Thomas-Moore-Creative commented 3 months ago

@BecCowley - given the above diligence from @ChrisC28 I assume that is as much as we can grab for now from WOD? CleanShot 2024-05-15 at 11 54 47@2x

.... I note it goes up to 2022 drwxrwsr-x 2 cha674 1109763 4.0K May 11 07:18 2022

ChrisC28 commented 3 months ago

Have a look at the notebook here: https://github.com/CARSv2/cars-v2/blob/main/notebooks/Download_WOD_from_OpenDap.ipynb

I've only downloaded a subset of WOD2018. However, it might be worth having nearly the whole thing? Not sure how useful data from Captain Cook might be, but you never know....

BecCowley commented 3 months ago

Yes, looks like it's downloaded. Thanks for doing this @ChrisC28 However, not all is translated to CODA, we can do that now the tools are there!

ChrisC28 commented 3 months ago

@BecCowley I'm running the script now! Converting a bunch of other variables (nutrients, CO2, etc...).
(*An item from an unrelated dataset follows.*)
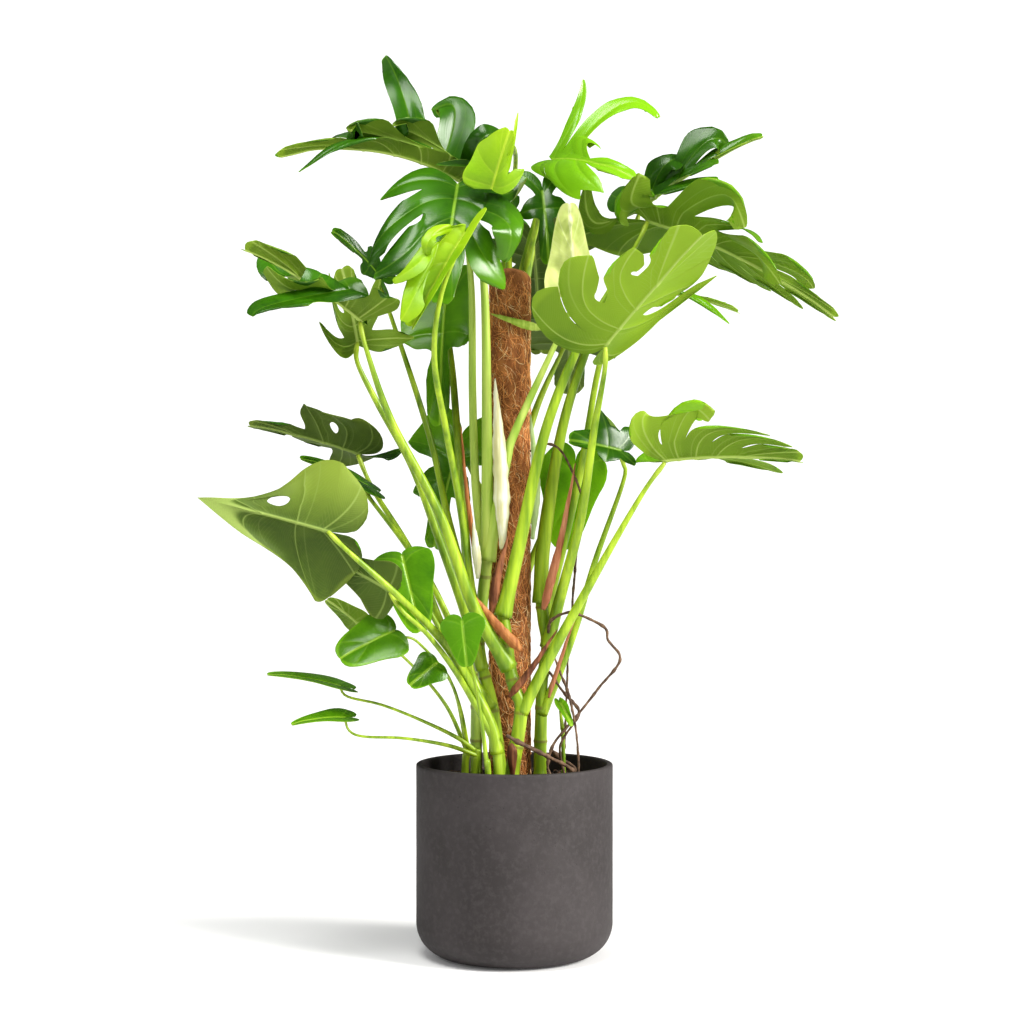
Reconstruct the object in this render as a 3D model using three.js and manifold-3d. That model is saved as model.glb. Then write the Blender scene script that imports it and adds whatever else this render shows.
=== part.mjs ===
// Potted swiss cheese plant: a climbing aroid on a coir pole in a round fibre-clay pot.
// Millimetres, +Z up. The origin is the middle of the pot's flat foot, and -Y is the front.
import * as THREE from "three";
import { mergeVertices } from "three/addons/utils/BufferGeometryUtils.js";
import Module from "manifold-3d";

const wasm = await Module();
wasm.setup();

// Driving dimensions
const CLEAR = 0.35;
const HOLE_ROOM = 2;
const POT_RADIUS = 170;
const POT_SIDES = 36;
const POT_HEIGHT = 330;
const POT_WALL = 11;
const POT_FLOOR = 16;
const POT_CORNER = 58;
const POT_FOOT_RADIUS = 116;
const POT_FOOT_STEP = 3;
const SOIL_TOP = 304;
const STEM_FOOT = 240;
const HOLE_FLOOR = STEM_FOOT - CLEAR;
const POLE = { x: -8, y: 15, radius: 37, bore: 15, bottom: 240, top: 1188, dome: 24 };
const STAKE = { radius: 14.5, bottom: 190, top: 1158 };
const BLADE = 1.6;
const SMALL_BLADE = 1.4;
const STEM_STEP = 50;
const STALK_STEP = 62;
const STALK_SIDES = 5;
const STEM_SIDES = 7;
const HOLE_SIDES = 16;
const SLEEVE_SIDES = 24;
const STAKE_SIDES = 12;
const ROOT_STEP = 34;
const ROOT_DROP = 14;
const STALK_END = 3;
const SEAT_GAP = 0.45;

const COLOUR = {
  clay: 0x554d4c,
  soil: 0x241a14,
  coir: 0x83522a,
  stake: 0x9a7448,
  stem: 0x6f9b2e,
  pale: 0xc9d98a,
  root: 0x5a4034,
  leaf: 0x2f6d1c,
  young: 0x9ac22b,
  cream: 0xdce79a,
};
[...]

BecCowley commented 1 week ago

@ChrisC28 here are a list of format issues in the CODAv1 files:

  1. There are -ve depths in the MNF and RAN files. Maybe in others? WOD is ok.
  2. Can we remove the '2018' in the WOD filenames and the CODA id? I'd like the following naming format: NNN_CODA_yyyy_ttt.nc where NNN = dataset, yyyy = year, ttt = lowercase datatype.
  3. In the MNF* files, the CODA id has lower-case 'mnf' while in the WOD files, it is upper case. Can we be consistent in the CODA id format with case.